Once-Promising Eagle Computer Files Chapter 11
GARDEN GROVE, Calif. (AP) _ Eagle Computer Inc., the once-promising computer maker that has been struggling for two years to overcome severe financial problems, has sought protection from creditors under Chapter 11 of federal bankruptcy law.
″Management has decided the only practical approach is to attempt to restructure remaining obligations through the court system,″ Eagle’s president and chief executive, Gary Kappenman, said late Tuesday.
For more than a year, the Orange County company has been trying unsuccessfully to get its creditors to agree voluntarily to a financial restructuring.
Eagle currently has about $7 million in long-term and short-term debt.
Its debt reached a peak of $19.7 million in March 1984. Of that amount, about $5.4 million has been paid off and another $7 million was converted into new Eagle stock.
However, some of the company’s creditors wouldn’t agree to accept the stock-for-debt conversion proposed by Eagle.
″Our goal is to do everything possible to see that our creditors eventually recover what is owed them, that the company return to profitability as soon as possible and that our stockholders ... get the highest possible valuation for their stock,″ Kappenman said.

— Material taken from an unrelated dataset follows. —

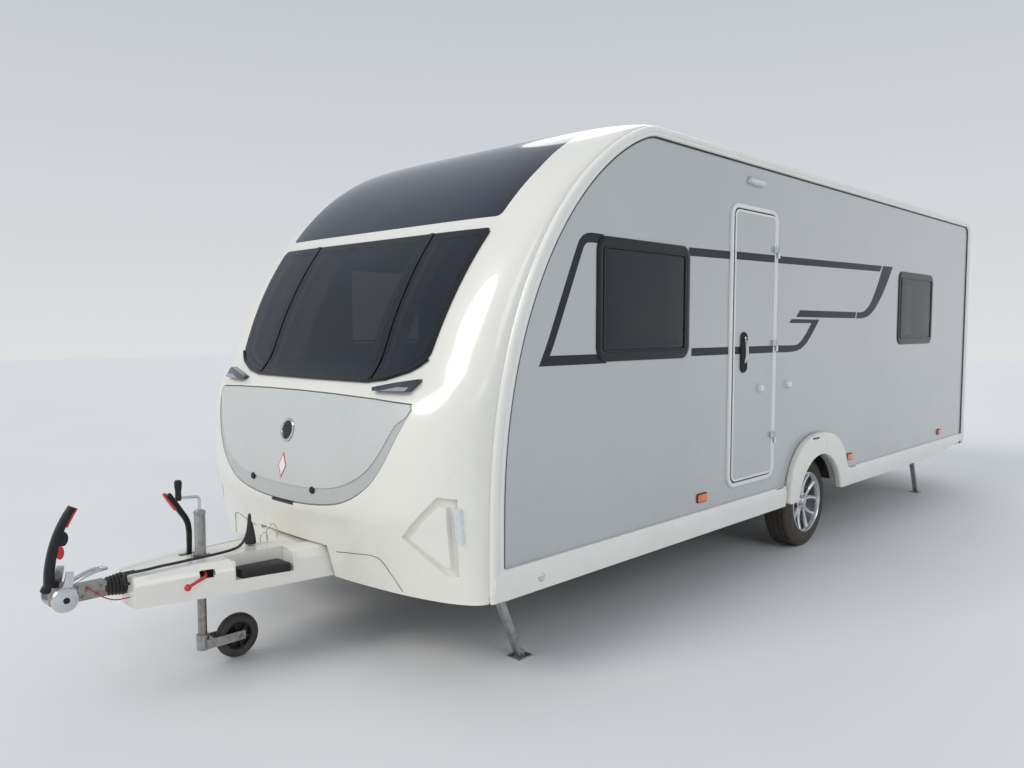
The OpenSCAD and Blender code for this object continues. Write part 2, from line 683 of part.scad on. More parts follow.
steady_pin_r = 8;
steady_w = 36;
module steady_bracket(x) translate([x, bracket_y, 0]) {
    translate([-45, -steady_w / 2 - 12, floor_z - 10 - fit]) cube([92, steady_w + 24, 10]);
    for (s = [-1, 1]) translate([-28, s * (steady_w / 2 + 7) - 4, steady_drop - 20])
        cube([56, 8, floor_z - 5 - steady_drop + 20]);
    translate([0, -steady_w / 2 - 11, steady_drop]) rotate([-90, 0, 0])
        cylinder(h = steady_w + 22, r = steady_pin_r, $fn = 32);
}
module steady_brackets() color("darkgrey") both_sides() for (x = steady_x) steady_bracket(x);

steady_turn = atan2(steady_lean, steady_drop);
steady_l = norm([steady_lean, steady_drop]);
module steady(x, side) color("darkgrey") translate([x, side * bracket_y, steady_drop]) {
    rotate([0, steady_turn, 0]) difference() {
        union() {
            translate([-15, -steady_w / 2, -steady_l + 14]) cube([30, steady_w, steady_l - 14]);
            translate([0, -steady_w / 2, 0]) rotate([-90, 0, 0]) cylinder(h = steady_w, r = 18, $fn = 40);
        }
        translate([-18, -steady_w / 2 + 5, -steady_l - 10]) cube([27, steady_w - 10, steady_l - 30]);
        translate([0, -steady_w, 0]) rotate([-90, 0, 0])
            cylinder(h = 2 * steady_w, r = steady_pin_r + hinge_fit, $fn = 40);
    }
    translate([-steady_lean - 45, -40, -steady_drop]) cube([90, 80, 6]);
    translate([-steady_lean - 14, -steady_w / 2, -steady_drop + 5]) cube([28, steady_w, 24]);
}
module steady_front_left() steady(steady_x[0], 1);
module steady_front_right() steady(steady_x[0], -1);
module steady_rear_left() steady(steady_x[1], 1);
module steady_rear_right() steady(steady_x[1], -1);

// ---------------------------------------------------------------- service boxes on the far side

module service_box(b) difference() {
    along_y(half_w - box_depth, inner_y - fit) round_rect(b, box_r, door_gap + box_wall);
    along_y(half_w - box_depth + box_wall, half_w) round_rect(b, box_r, door_gap);
}
module service_boxes() color("lightgrey") mirror([0, 1, 0]) for (b = [cassette_box, battery_box]) {
    service_box(b);
    // Hinge knuckles below each door.
    for (x = [b[0] + 60, b[2] - 100]) {
        translate([x, half_w + 6, b[1] - 12]) rotate([0, 90, 0]) cylinder(h = 20, r = 5, $fn = 24);
        translate([x + 19, half_w + 6, b[1] - 12]) rotate([0, 90, 0]) cylinder(h = 17, r = 2.2, $fn = 24);
        translate([x, half_w + fit, b[1] - 17]) cube([20, 6, 10]);
    }
}
module service_door(b) color("silver") mirror([0, 1, 0]) difference() {
    union() {
        along_y(half_w - 18, half_w + 6) round_rect(b, box_r);
        for (x = [b[0] + 60, b[2] - 100]) {
            translate([x + 20 + fit, half_w + 6, b[1] - 12]) rotate([0, 90, 0])
                cylinder(h = 20, r = 5, $fn = 24);
            translate([x + 20 + fit, half_w + 2.5, b[1] - 12]) cube([20, 3.5, 30]);
        }
    }
    for (x = [b[0] + 60, b[2] - 100]) translate([x + 10, half_w + 6, b[1] - 12]) rotate([0, 90, 0])
        cylinder(h = 28, r = 2.2 + hinge_fit, $fn = 24);
}
module cassette_door() service_door(cassette_box);
module battery_door() service_door(battery_box);

// ---------------------------------------------------------------- drawbar

cover_top = 520;
cover_low = 372;
cover_front = front_len + 1070;
cover_rear = front_len + 200;
cover_t = 6;
// Sections of the cover from front to rear: [x, half width at foot, half width of the top, top height].
cover_sections = [
    [cover_front, 112, 86, 508], [front_len + 830, 172, 140, 518], [front_len + 640, 222, 190, cover_top],
    [cover_rear, 292, 262, cover_top]
];
function cover_ring(s, t) = [
    [s[0], -s[1] + t, cover_low - (t > 0 ? 10 : 0)], [s[0], -s[1] + t, s[3] - 46],
    [s[0], -s[2] + t, s[3] - t],
    [s[0], s[2] - t, s[3] - t], [s[0], s[1] - t, s[3] - 46], [s[0], s[1] - t, cover_low - (t > 0 ? 10 : 0)]
];
module loft(rings) {
    n = len(rings);
    m = len(rings[0]);
    polyhedron([for (r = rings) each r], concat(
        [[for (j = [0:m - 1]) j]], [[for (j = [m - 1:-1:0]) (n - 1) * m + j]],
        [for (i = [0:n - 2], j = [0:m - 1]) each [
            [i * m + j, (i + 1) * m + j, (i + 1) * m + (j + 1) % m],
            [i * m + j, (i + 1) * m + (j + 1) % m, i * m + (j + 1) % m]
        ]]
    ));
}
jockey_x = front_len + jockey_run;
jockey_out_r = jockey_r + 4.5;
pad_x = [front_len + 430, front_len + 655];
module drawbar_cover() color("white") moulding() difference() {
    loft([for (s = cover_sections) cover_ring(s, 0)]);
    loft([for (i = [0:3]) let (s = cover_sections[i]) cover_ring(
        [s[0] + (i == 0 ? -cover_t : 0) - (i == 3 ? 20 : 0), s[1], s[2], s[3]], cover_t
    )]);
    translate([jockey_x, 0, 400]) cylinder(h = 300, r = jockey_out_r + 18, $fn = 40);
    translate([jockey_x + 22, 110, 444]) cube([78, 120, 48]);
    translate([cover_front - 50, 0, shaft_z]) rotate([0, 90, 0]) cylinder(h = 100, r = 44 + fit, $fn = 48);
    translate([jockey_x - 10, -86, 400]) cube([80, 40, 300]);
}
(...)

He said the company hopes it will be able to emerge from Chapter 11 by Sept. 1 - a relatively quick bankruptcy turnaround.
Asked if that indicates the company already has worked out specifics of its reorganization, Eagle spokesman Richard Thunen said only, ″No details have been released.″
But Thunen added, ″We have given a lot of thought to restructuring over the past two years.″
For the first quarter ended March 31, Eagle lost $2 million. It has run up about $43 million in losses since it was founded in 1981, Kappenman said.

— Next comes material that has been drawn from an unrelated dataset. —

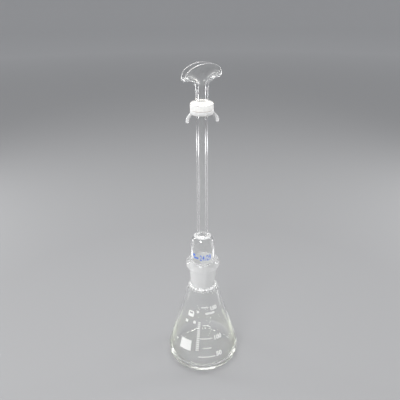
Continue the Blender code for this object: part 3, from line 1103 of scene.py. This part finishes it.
def make_floor():
    """A plain pale floor that rises softly far behind and all round. Its grey is painted light: dark near the
    middle and pale far out, making up for the lamps' light falling off with distance.
    """
    n = Nodes("studio_floor")
    paint = n.principled(IOR=1.45, Roughness=0.6)
    length = n.add("VectorMath", operation="LENGTH")
    n.link(n.place(), length.inputs[0])
    # Painted light: the floor's grey gets paler away from the middle, where the lamps' light falls off
    away = n.spread(length.outputs["Value"], 0.0, 1.0, start=0.3, end=2.6)
    painted_light_greys = [(0.0, (0.29, 0.29, 0.295)), (1.0, (0.72, 0.72, 0.73))]
    n.link(n.ramp(away, painted_light_greys), paint.inputs["Base Color"])
    n.link(paint.outputs["BSDF"], n.output.inputs["Surface"])
    cove = arc((FLOOR_RADIUS, COVE_RADIUS), (COVE_RADIUS, COVE_RADIUS), -90.0, -10.0, 24)
    profile = [(0.0, 0.0), (0.5, 0.0), (2.0, 0.0), *cove]
    rings = [circle(r, z - FLOOR_DROP) for r, z in profile]
    floor = skin("studio_floor", rings, [0] * len(rings), [n.material], closed=False)


def softbox(name, place, size, power):
    """A soft lamp at place that shines at the middle of the object. size is its width and height."""
    light = bpy.data.lights.new(name, "AREA")
    light.shape = "RECTANGLE"
    light.size, light.size_y = size
    light.energy = power
    lamp = bpy.data.objects.new(name, light)
    bpy.context.scene.collection.objects.link(lamp)
    lamp.visible_camera = False
    lamp.location = place
    lamp.rotation_euler = (Vector(LAMP_TARGET) - Vector(place)).to_track_quat("-Z", "Y").to_euler()
    return lamp


def floor_lamp(name, place, size, power, turn):
    """A lamp that lies on the floor, faces up and isn't mirrored. turn is in degrees, round the vertical."""
    lamp = softbox(name, place, size, power)
    lamp.visible_glossy = False
    lamp.rotation_euler = (math.pi, 0.0, math.radians(turn))
    return lamp


def make_studio():
    """The soft light: boxes all round, and small lamps on the floor that are seen only through the glass."""
    scene = bpy.context.scene
    scene.view_settings.view_transform = "Standard"
    for kind in ("max", "glossy", "transmission", "transparent_max"):
        setattr(scene.cycles, kind + "_bounces", BOUNCES)
    world = bpy.data.worlds.new("studio")
    scene.world = world
    world.use_nodes = True
    background = world.node_tree.nodes["Background"]
    background.inputs["Color"].default_value = WORLD_COLOUR
    background.inputs["Strength"].default_value = WORLD_LIGHT
    for name, across in (("left_strip", -0.70), ("right_strip", 0.70)):
        softbox(name, (across, 0.30, 0.42), (0.06, 0.76), 2.8)
    softbox("top_box", (0.0, 0.12, 0.95), (0.50, 0.40), 5.0)
    softbox("front_box", (-0.35, -0.80, 0.85), (0.40, 0.40), 8.0)
    # The crest box is only mirrored, which draws the lines along the top of the head
    crest_box = softbox("crest_box", (0.0, 0.40, 1.10), (0.60, 0.25), 6.0)
    crest_box.visible_diffuse = False
    for side in (-1, 1):
        # far draws the tube's outlines, near the dome's, and foot the yellow-green lower edges of the flask
        place = (side * 0.66, 0.28, 0.003)
        far = floor_lamp(f"floor_panel_{side}", place, (0.14, 0.20), 0.25, 0.0)
        far.visible_diffuse = False
        place = (side * 0.161, 0.135, 0.002)
        near = floor_lamp(f"near_panel_{side}", place, (0.035, 0.17), 0.022, side * 40.0)
        near.visible_diffuse = False
        place = (side * 0.060, 0.036, 0.002)
        foot = floor_lamp(f"edge_strip_{side}", place, (0.026, 0.085), 0.0021, side * 32.0)
        foot.data.shape = "ELLIPSE"
        foot.data.color = (0.93, 1.0, 0.78)


def make_camera():
    """The photograph's viewing angle."""
    data = bpy.data.cameras.new("camera")
    data.sensor_width = 36.0
    data.lens = CAMERA_LENS
    data.clip_start = 0.01
    data.clip_end = 60.0
    camera = bpy.data.objects.new("camera", data)
    bpy.context.scene.collection.objects.link(camera)
    camera.location = CAMERA_PLACE
    pitch = Matrix.Rotation(math.radians(90 - CAMERA_DOWN), 4, "X")
    roll = Matrix.Rotation(math.radians(CAMERA_ROLL), 4, "Z")
    camera.rotation_euler = (pitch @ roll).to_euler()
    bpy.context.scene.camera = camera


def build():
    flask_clear = clear_glass("clear_glass", foot=0.060)
    tube_clear = clear_glass("tube_glass", foot=0.001, ripple=0.3, stretch=(1.0, 1.0, 0.12))
    ground = ground_glass("ground_glass")
    white = enamel("white_enamel", (0.93, 0.93, 0.91), (0.80, 0.80, 0.78))
    blue = enamel("blue_print", (0.10, 0.22, 0.80), (0.20, 0.36, 0.90))
    weld = weld_glass("weld_glass", relief=0.8, clear=0.7)
    smooth_weld = weld_glass("smooth_weld_glass", relief=0.15, clear=0.55)
    make_flask(flask_clear, ground, weld)
    make_scale(white)
    make_marking_field(white)
    make_plain_marks(white)
    make_joint_size(blue)
    make_gas_tube(tube_clear, ground, smooth_weld)
    make_paper(paper_fibre("test_paper_fibre"))
    cap_clear = clear_glass("cap_glass", foot=0.001, ripple=0.9, stretch=(2.2, 2.2, 1.4), haze=0.05)
    make_cap(cap_clear, ground)
    make_floor()
    make_studio()
    make_camera()


build()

The company, which specializes in making IBM-compatible computers, first attempted to go public in 1983.
But its president at the time, Dennis Barnhart, was killed in an auto crash June 8, 1983, just hours after the public stock offering. In a rare move, the company rescinded the stock issue because the company’s fortunes had been tied closely to Barnhart.

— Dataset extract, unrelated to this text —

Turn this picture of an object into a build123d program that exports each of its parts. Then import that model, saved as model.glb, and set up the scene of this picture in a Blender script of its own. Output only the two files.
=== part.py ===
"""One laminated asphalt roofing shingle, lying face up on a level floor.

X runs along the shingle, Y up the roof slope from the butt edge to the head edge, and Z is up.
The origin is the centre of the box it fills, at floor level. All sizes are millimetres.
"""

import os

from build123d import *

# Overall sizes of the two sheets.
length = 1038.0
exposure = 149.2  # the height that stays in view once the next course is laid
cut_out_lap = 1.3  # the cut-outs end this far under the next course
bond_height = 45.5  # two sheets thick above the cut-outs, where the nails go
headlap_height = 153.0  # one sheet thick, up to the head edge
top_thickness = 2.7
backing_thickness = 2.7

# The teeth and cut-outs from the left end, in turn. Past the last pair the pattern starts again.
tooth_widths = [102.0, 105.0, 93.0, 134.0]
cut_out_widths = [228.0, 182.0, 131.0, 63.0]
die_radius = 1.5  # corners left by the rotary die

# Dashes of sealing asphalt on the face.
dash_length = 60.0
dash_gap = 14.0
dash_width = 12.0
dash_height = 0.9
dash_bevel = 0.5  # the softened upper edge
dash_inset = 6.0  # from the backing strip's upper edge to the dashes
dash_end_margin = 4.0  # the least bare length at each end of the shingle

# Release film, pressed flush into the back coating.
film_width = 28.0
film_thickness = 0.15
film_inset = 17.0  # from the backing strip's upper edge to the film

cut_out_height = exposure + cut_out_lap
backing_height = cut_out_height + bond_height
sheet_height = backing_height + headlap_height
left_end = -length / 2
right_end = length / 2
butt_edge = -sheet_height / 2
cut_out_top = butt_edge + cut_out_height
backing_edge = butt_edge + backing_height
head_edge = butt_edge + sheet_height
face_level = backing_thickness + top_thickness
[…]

When the stock was re-issued later that year it was snapped up quickly by investors because Eagle appeared to be growing quickly and to have good prospects.
But because of intense competition, Eagle’s fortunes dropped sharply soon thereafter, and the company has never recovered.
Kappenman took over the company in February 1985, when Eagle was on the brink of bankruptcy. Since then, the firm has consolidated operations, laid off workers and moved some operations overseas to take advantage of cheap labor.
Currently, the company has only a skeleton staff of seven full-time and six part-time workers, compared to its peak of 330 employees in March 1984.